Several developments undermined this securlarizing conception of history and global politics: 1) the carnage of the world wars, dramatically culminating in the use of the atomic bomb raised religious questions about human survival and made plausible an apocalyptic destiny for human civilization; 2) the combination of Auschwitz and Hiroshima revealed the extent to which spiritual alienation led modernity to nurture evil in a pure form; such a revelation was confirmed by the gulag and 1984 realities of the Soviet deformation of the socialist promise; 3) the mobilization of popular resistance to the Shah’s repressive regime in Iran was a reminder that religious commitments were a dormant, yet formidable, force in human experience despite the seeming globalization ‘the Davos consensus,’ being sometimes called the West ‘market-oriented constitutionalism;’ religion emerged as the most powerful form of post-colonial resistance to corporate globalization; 4) the authoritarian excesses of the Taliban regime in Afghanistan and the Islamic Republic in Iran, as well as Western memories of the Crusades and Inquisition, disclosed the potential menace of religious politics from the perspective of achieving humane governance; 5) religion could clearly no longer be ignored in the study of global politics, but neither should religion be treated as the indispensable ground of humane global governance, nor demonized as the main obstacle to its achievement.

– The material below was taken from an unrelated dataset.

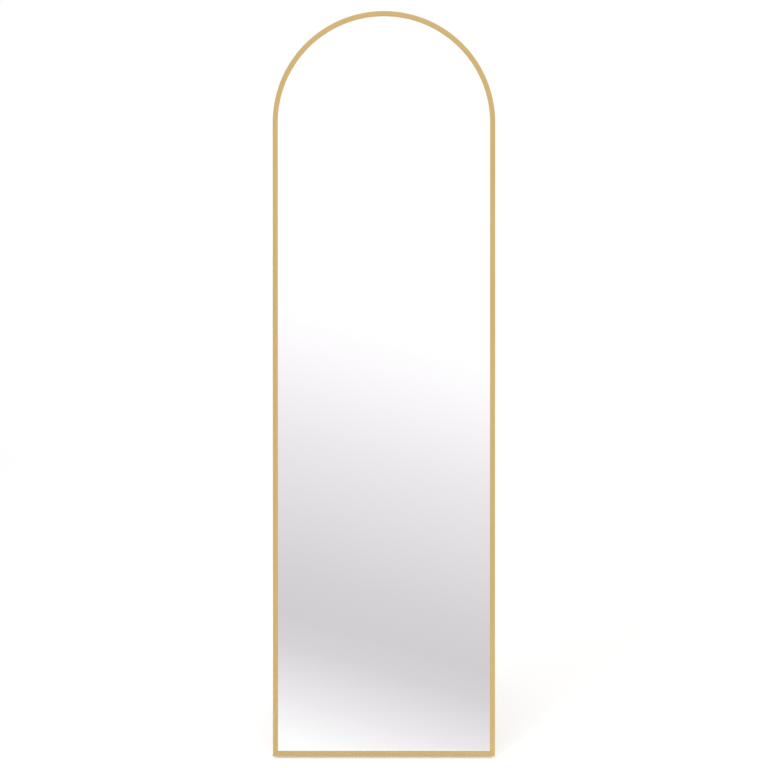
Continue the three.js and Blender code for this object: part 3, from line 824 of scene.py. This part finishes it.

These past decades have reminded us that religion is an essential part of human experience, and needs to be carefully studied to identify the positive and negative sides of its reemergence. Significantly, this reemergence has been most notable in the non-Western civilizations of the world, particularly Islam, functioning in part as ideological resistance to post-colonial Western hegemony. What seems most promising is an understanding of religious and cultural differences as well as an affirmation of the possibility of a shared spiritual humanism, given concrete expression in the form of human rights and the quest for justice in global politics.



After introduction by Professor Mohammad Hashim Kamali (Founding Chairman & CEO of IAIS Malaysia), the eminent Professor of Princeton University Richard Falk provided a thought-provoking overview of current relations between Religion with global Politics. He stressed the urgency of the questions raised and the high cost of deferring a response in the context of worldwide religious resurgence and cultural collisions, as well as the new form of capitalist global imperialism. The chief questions he raised were:

1) The collision between antagonistic knowledge systems complicating efforts at collaborative work. A. Western dominant views have been anti-metaphysical in essence for several centuries ever since devaluation of religious texts by Enlightenment modernity. B. Yet the opposing knowledge system remains deeply rooted, wherein meaning is achieved through metaphysical acceptance of faith mediated by revelation. Is a consensus possible regarding the nature of the Real, and how may one interpret such metaphysical claims?


2) The degree to which human rights transcend the will of public opinion in affirming unrestricted freedom of expression in liberal societies — as against inherited behaviors impervious to democratization. This question includes the authoritarian merging of ethnicity + religious identity + political authority (in Israel, or Iran)’ as well as the confluence of power + nationalism (religious nationalism) for international powers. Is there a basis for acknowledging the contributions of religion for mobilizing society and fashioning ethical responses — without sacrificing the achievements of secularism, in order to shape political authority? Professor Falk gave the example of U.S. and Israel as militarist political cultures, which induce crises of democracy by engendering lawless international behavior. Reflecting on the United States government’s abuse of U.N. veto power, he stated: “geopolitics trumps legal rights and moral imperatives.”


3) The interplay between the modernity generated by the Enlightenment project, and the spiritual energy at the core of religious resurgence: can religion make space for religious diversity and for secular outlooks? & can secularism recognize Religion’s relevance for ethical polity and spiritual hunger? This question demands humans to exploit their political and moral imagination, and transcend differences while retaining one’s specific identity.


Professor Falk left his audience with more questions revolving around how human solidarity may be strengthened and constructive collaboration be achieved, and what benefit religion offers in solving our historical circumstances. His cogent penetrating remarks were met by many observations and questions from the rapt audience.